Material:
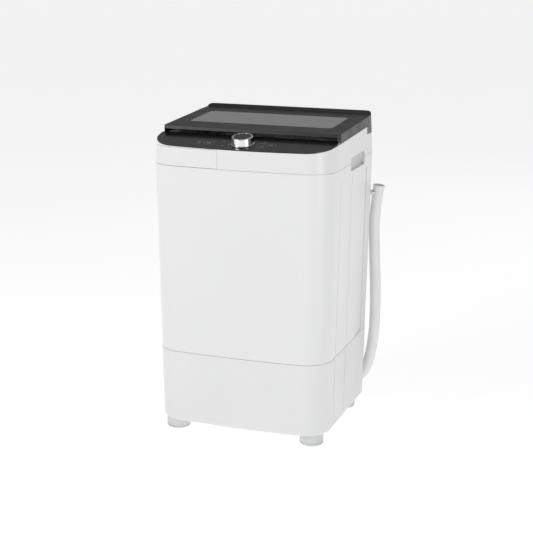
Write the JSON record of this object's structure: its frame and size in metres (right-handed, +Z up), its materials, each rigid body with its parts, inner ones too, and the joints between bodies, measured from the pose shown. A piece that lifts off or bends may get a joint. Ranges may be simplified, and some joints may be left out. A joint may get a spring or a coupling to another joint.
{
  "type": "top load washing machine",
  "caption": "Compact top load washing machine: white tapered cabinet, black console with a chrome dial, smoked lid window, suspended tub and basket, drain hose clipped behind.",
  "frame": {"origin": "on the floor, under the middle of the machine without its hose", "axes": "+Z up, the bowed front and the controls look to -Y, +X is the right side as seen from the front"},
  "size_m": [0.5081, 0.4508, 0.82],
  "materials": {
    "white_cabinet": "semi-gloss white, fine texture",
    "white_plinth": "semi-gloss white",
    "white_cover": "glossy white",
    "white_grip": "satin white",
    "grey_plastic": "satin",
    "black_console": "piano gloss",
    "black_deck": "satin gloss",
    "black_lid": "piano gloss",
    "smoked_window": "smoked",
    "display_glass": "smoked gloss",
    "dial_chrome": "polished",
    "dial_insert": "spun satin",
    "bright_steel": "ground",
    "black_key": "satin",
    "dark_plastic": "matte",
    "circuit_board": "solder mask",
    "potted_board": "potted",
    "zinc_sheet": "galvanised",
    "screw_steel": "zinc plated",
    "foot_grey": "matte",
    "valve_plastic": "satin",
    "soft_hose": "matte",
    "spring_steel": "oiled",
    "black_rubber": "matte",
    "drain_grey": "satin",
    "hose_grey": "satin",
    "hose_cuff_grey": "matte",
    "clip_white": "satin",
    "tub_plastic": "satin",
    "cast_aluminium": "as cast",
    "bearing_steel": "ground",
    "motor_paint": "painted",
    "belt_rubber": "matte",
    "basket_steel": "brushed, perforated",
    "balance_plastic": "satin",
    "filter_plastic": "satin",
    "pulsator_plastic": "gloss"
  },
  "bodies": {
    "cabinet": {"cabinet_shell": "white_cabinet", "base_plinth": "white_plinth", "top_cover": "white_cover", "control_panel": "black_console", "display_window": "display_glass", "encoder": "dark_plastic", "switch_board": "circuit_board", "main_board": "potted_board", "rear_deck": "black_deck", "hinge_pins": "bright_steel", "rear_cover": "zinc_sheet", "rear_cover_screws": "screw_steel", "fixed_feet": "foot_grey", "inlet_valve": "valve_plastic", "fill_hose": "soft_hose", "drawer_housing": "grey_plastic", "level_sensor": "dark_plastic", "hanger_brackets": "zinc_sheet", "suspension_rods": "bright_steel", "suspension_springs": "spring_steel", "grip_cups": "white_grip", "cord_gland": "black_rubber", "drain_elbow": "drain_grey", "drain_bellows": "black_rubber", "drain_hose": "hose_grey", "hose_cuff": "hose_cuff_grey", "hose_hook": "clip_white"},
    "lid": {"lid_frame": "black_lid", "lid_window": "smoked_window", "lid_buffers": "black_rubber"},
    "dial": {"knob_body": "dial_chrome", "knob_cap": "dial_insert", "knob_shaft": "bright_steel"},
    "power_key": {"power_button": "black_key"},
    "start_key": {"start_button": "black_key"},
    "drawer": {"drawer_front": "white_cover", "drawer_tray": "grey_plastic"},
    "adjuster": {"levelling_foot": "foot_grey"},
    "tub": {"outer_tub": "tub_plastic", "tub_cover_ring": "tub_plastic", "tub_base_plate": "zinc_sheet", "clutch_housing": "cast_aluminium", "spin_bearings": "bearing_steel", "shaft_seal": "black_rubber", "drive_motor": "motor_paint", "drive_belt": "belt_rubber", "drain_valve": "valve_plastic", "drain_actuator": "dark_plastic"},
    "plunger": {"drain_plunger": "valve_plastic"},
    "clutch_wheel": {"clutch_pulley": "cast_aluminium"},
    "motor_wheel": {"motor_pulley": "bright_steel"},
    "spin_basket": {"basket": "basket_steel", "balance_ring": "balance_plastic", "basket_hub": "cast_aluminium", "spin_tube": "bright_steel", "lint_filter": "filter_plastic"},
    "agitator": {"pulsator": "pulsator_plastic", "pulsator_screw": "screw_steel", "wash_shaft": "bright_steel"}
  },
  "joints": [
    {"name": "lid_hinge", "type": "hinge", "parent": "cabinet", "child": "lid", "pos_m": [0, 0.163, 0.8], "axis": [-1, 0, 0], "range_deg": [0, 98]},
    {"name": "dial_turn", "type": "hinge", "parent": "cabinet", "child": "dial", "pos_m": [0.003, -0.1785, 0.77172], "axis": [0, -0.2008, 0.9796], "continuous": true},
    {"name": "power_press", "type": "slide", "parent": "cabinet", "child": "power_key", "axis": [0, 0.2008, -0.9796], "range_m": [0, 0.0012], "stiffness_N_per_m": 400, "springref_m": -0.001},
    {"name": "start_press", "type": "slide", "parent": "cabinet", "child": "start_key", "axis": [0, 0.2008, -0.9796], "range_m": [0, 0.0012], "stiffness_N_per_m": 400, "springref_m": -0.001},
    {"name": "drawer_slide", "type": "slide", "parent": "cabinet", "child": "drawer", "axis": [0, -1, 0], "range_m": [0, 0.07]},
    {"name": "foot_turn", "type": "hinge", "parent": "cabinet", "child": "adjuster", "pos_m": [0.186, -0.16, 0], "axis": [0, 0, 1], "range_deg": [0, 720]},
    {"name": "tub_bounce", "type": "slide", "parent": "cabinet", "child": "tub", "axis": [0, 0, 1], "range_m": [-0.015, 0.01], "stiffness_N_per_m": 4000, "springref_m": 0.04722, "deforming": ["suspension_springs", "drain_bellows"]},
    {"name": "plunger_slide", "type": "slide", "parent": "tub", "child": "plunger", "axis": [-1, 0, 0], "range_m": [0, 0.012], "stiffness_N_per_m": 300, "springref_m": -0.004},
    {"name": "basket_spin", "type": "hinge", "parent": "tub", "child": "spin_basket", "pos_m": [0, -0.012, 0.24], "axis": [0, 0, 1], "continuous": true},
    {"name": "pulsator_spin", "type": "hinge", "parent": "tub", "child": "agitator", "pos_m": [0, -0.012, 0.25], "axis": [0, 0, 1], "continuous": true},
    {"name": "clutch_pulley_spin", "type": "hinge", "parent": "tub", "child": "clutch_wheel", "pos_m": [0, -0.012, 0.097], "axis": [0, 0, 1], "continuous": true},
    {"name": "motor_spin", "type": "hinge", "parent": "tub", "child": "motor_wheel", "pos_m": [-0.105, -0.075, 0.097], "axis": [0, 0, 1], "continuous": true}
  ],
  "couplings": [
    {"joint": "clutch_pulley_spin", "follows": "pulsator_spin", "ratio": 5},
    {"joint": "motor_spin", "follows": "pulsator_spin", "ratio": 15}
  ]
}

Short task:
Write out the material from the first line to the last, exactly.

Answer in full:
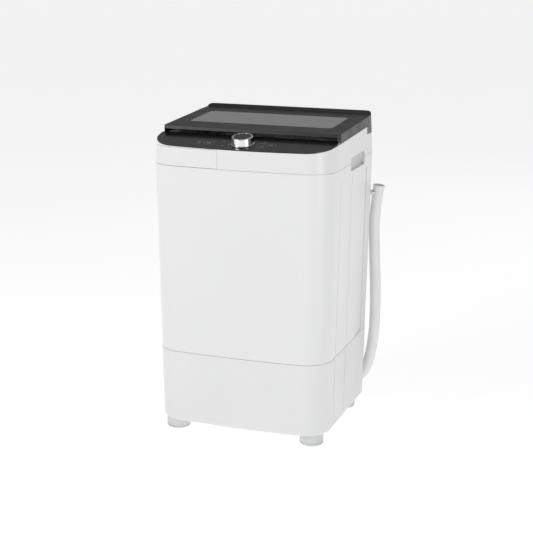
Write the JSON record of this object's structure: its frame and size in metres (right-handed, +Z up), its materials, each rigid body with its parts, inner ones too, and the joints between bodies, measured from the pose shown. A piece that lifts off or bends may get a joint. Ranges may be simplified, and some joints may be left out. A joint may get a spring or a coupling to another joint.
{
  "type": "top load washing machine",
  "caption": "Compact top load washing machine: white tapered cabinet, black console with a chrome dial, smoked lid window, suspended tub and basket, drain hose clipped behind.",
  "frame": {"origin": "on the floor, under the middle of the machine without its hose", "axes": "+Z up, the bowed front and the controls look to -Y, +X is the right side as seen from the front"},
  "size_m": [0.5081, 0.4508, 0.82],
  "materials": {
    "white_cabinet": "semi-gloss white, fine texture",
    "white_plinth": "semi-gloss white",
    "white_cover": "glossy white",
    "white_grip": "satin white",
    "grey_plastic": "satin",
    "black_console": "piano gloss",
    "black_deck": "satin gloss",
    "black_lid": "piano gloss",
    "smoked_window": "smoked",
    "display_glass": "smoked gloss",
    "dial_chrome": "polished",
    "dial_insert": "spun satin",
    "bright_steel": "ground",
    "black_key": "satin",
    "dark_plastic": "matte",
    "circuit_board": "solder mask",
    "potted_board": "potted",
    "zinc_sheet": "galvanised",
    "screw_steel": "zinc plated",
    "foot_grey": "matte",
    "valve_plastic": "satin",
    "soft_hose": "matte",
    "spring_steel": "oiled",
    "black_rubber": "matte",
    "drain_grey": "satin",
    "hose_grey": "satin",
    "hose_cuff_grey": "matte",
    "clip_white": "satin",
    "tub_plastic": "satin",
    "cast_aluminium": "as cast",
    "bearing_steel": "ground",
    "motor_paint": "painted",
    "belt_rubber": "matte",
    "basket_steel": "brushed, perforated",
    "balance_plastic": "satin",
    "filter_plastic": "satin",
    "pulsator_plastic": "gloss"
  },
  "bodies": {
    "cabinet": {"cabinet_shell": "white_cabinet", "base_plinth": "white_plinth", "top_cover": "white_cover", "control_panel": "black_console", "display_window": "display_glass", "encoder": "dark_plastic", "switch_board": "circuit_board", "main_board": "potted_board", "rear_deck": "black_deck", "hinge_pins": "bright_steel", "rear_cover": "zinc_sheet", "rear_cover_screws": "screw_steel", "fixed_feet": "foot_grey", "inlet_valve": "valve_plastic", "fill_hose": "soft_hose", "drawer_housing": "grey_plastic", "level_sensor": "dark_plastic", "hanger_brackets": "zinc_sheet", "suspension_rods": "bright_steel", "suspension_springs": "spring_steel", "grip_cups": "white_grip", "cord_gland": "black_rubber", "drain_elbow": "drain_grey", "drain_bellows": "black_rubber", "drain_hose": "hose_grey", "hose_cuff": "hose_cuff_grey", "hose_hook": "clip_white"},
    "lid": {"lid_frame": "black_lid", "lid_window": "smoked_window", "lid_buffers": "black_rubber"},
    "dial": {"knob_body": "dial_chrome", "knob_cap": "dial_insert", "knob_shaft": "bright_steel"},
    "power_key": {"power_button": "black_key"},
    "start_key": {"start_button": "black_key"},
    "drawer": {"drawer_front": "white_cover", "drawer_tray": "grey_plastic"},
    "adjuster": {"levelling_foot": "foot_grey"},
    "tub": {"outer_tub": "tub_plastic", "tub_cover_ring": "tub_plastic", "tub_base_plate": "zinc_sheet", "clutch_housing": "cast_aluminium", "spin_bearings": "bearing_steel", "shaft_seal": "black_rubber", "drive_motor": "motor_paint", "drive_belt": "belt_rubber", "drain_valve": "valve_plastic", "drain_actuator": "dark_plastic"},
    "plunger": {"drain_plunger": "valve_plastic"},
    "clutch_wheel": {"clutch_pulley": "cast_aluminium"},
    "motor_wheel": {"motor_pulley": "bright_steel"},
    "spin_basket": {"basket": "basket_steel", "balance_ring": "balance_plastic", "basket_hub": "cast_aluminium", "spin_tube": "bright_steel", "lint_filter": "filter_plastic"},
    "agitator": {"pulsator": "pulsator_plastic", "pulsator_screw": "screw_steel", "wash_shaft": "bright_steel"}
  },
  "joints": [
    {"name": "lid_hinge", "type": "hinge", "parent": "cabinet", "child": "lid", "pos_m": [0, 0.163, 0.8], "axis": [-1, 0, 0], "range_deg": [0, 98]},
    {"name": "dial_turn", "type": "hinge", "parent": "cabinet", "child": "dial", "pos_m": [0.003, -0.1785, 0.77172], "axis": [0, -0.2008, 0.9796], "continuous": true},
    {"name": "power_press", "type": "slide", "parent": "cabinet", "child": "power_key", "axis": [0, 0.2008, -0.9796], "range_m": [0, 0.0012], "stiffness_N_per_m": 400, "springref_m": -0.001},
    {"name": "start_press", "type": "slide", "parent": "cabinet", "child": "start_key", "axis": [0, 0.2008, -0.9796], "range_m": [0, 0.0012], "stiffness_N_per_m": 400, "springref_m": -0.001},
    {"name": "drawer_slide", "type": "slide", "parent": "cabinet", "child": "drawer", "axis": [0, -1, 0], "range_m": [0, 0.07]},
    {"name": "foot_turn", "type": "hinge", "parent": "cabinet", "child": "adjuster", "pos_m": [0.186, -0.16, 0], "axis": [0, 0, 1], "range_deg": [0, 720]},
    {"name": "tub_bounce", "type": "slide", "parent": "cabinet", "child": "tub", "axis": [0, 0, 1], "range_m": [-0.015, 0.01], "stiffness_N_per_m": 4000, "springref_m": 0.04722, "deforming": ["suspension_springs", "drain_bellows"]},
    {"name": "plunger_slide", "type": "slide", "parent": "tub", "child": "plunger", "axis": [-1, 0, 0], "range_m": [0, 0.012], "stiffness_N_per_m": 300, "springref_m": -0.004},
    {"name": "basket_spin", "type": "hinge", "parent": "tub", "child": "spin_basket", "pos_m": [0, -0.012, 0.24], "axis": [0, 0, 1], "continuous": true},
    {"name": "pulsator_spin", "type": "hinge", "parent": "tub", "child": "agitator", "pos_m": [0, -0.012, 0.25], "axis": [0, 0, 1], "continuous": true},
    {"name": "clutch_pulley_spin", "type": "hinge", "parent": "tub", "child": "clutch_wheel", "pos_m": [0, -0.012, 0.097], "axis": [0, 0, 1], "continuous": true},
    {"name": "motor_spin", "type": "hinge", "parent": "tub", "child": "motor_wheel", "pos_m": [-0.105, -0.075, 0.097], "axis": [0, 0, 1], "continuous": true}
  ],
  "couplings": [
    {"joint": "clutch_pulley_spin", "follows": "pulsator_spin", "ratio": 5},
    {"joint": "motor_spin", "follows": "pulsator_spin", "ratio": 15}
  ]
}